Using this method, the programmer will instead be forced to re-implement every member function in Dataset that he or she wants to make use of.

class MyDataset : public Dataset {
public:
  Dataset m_dataset:
  Dataset(Dataset dataset) : Dataset() {m_dataset = dataset;};
  template<typename T>
  void write(...) {
    m_dataset.write(...);
    //Do extra stuff
    //Do extra stuff
  }
  
  template<typename T>
  void read(...) {     
    m_dataset.read(...);
  }
  
  void extent(const Dimensions &dims) {
    m_dataset.extent(dims);
  }
  
  //etc.
};

Although the code in this example is relatively self contained, it does not follow the standard usage patterns set by the library.

Constructor not available, alternative 3

Yet another way of providing the extra functionality is to subclass Group in order to create a MyDataset instance using a factory member function. The baseline code can in that case be re-written as follows.

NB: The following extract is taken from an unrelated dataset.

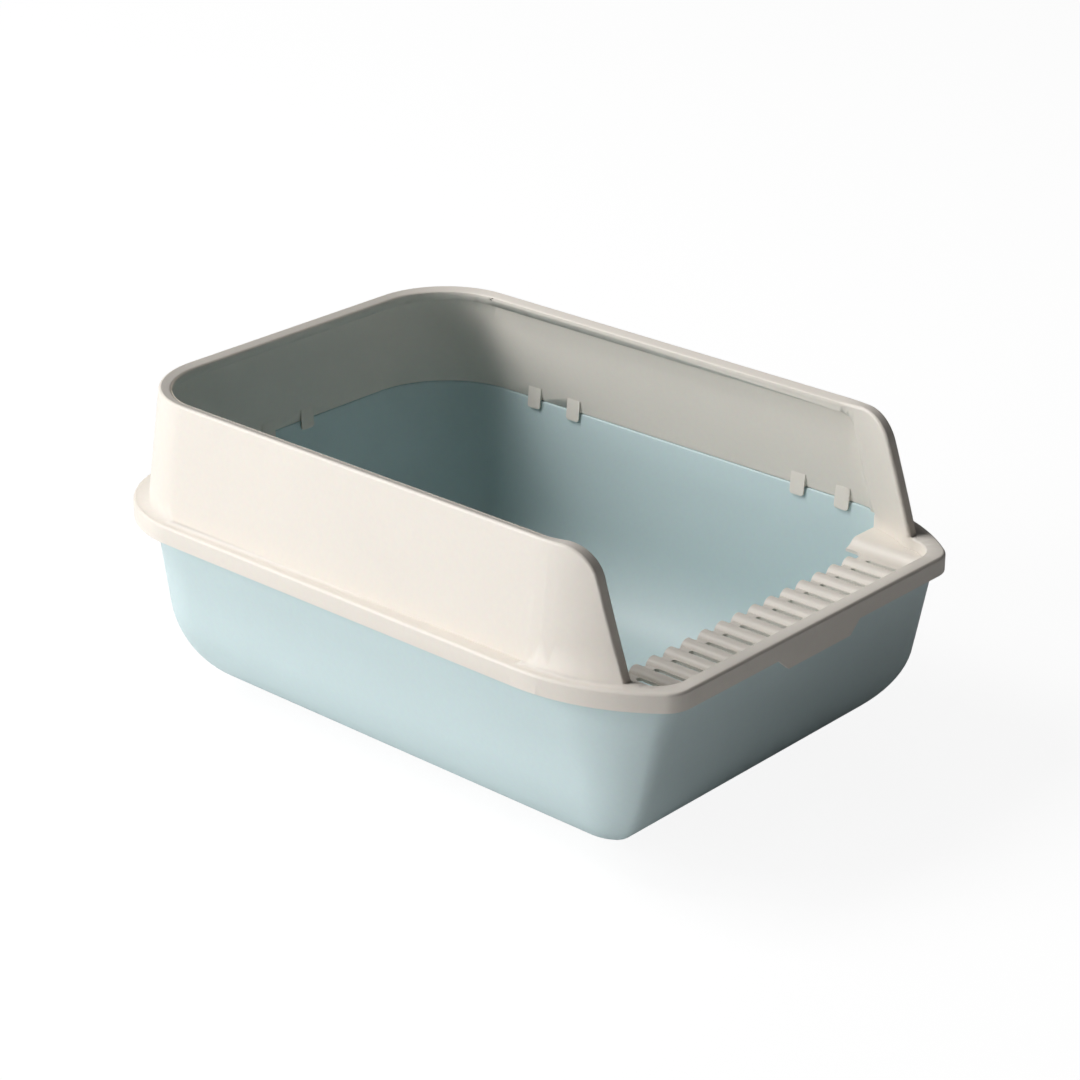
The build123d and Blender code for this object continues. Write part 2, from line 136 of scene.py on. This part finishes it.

std::vector<int> someData = getSomeData();
MyDataset cDataSet = someGroup.create_mydataset("some_name", ...);
cDataSet.write(someData);

It should be noted that as hdf5::node::Group does not have constructor which can be used to instantiate it. Instead, hdf5::file::File would have to be subclassed in order for it to be able to create instances of (e.g. MyGroup). Furthermore, hdf5::file::File objects are instantiated using a create()-function which would have to be replaced with a myCreate()-function. The amount of code required for this method to work is not insignificant and the number of classes that requires subclassing ensures that this code is not self contained.

Conclusion

The currently used method of instantiation of objects using factory member functions simplifiesusage of the library for novices. Subclassing of classes makes it easy to easily extend the functionality of a library. The current method of only using factory member functions for creating groups and datasets does not allow for easy subclassing. By modifying the library to allow the instantiation of datasets and groups using constructors, sub-classing would be made easy.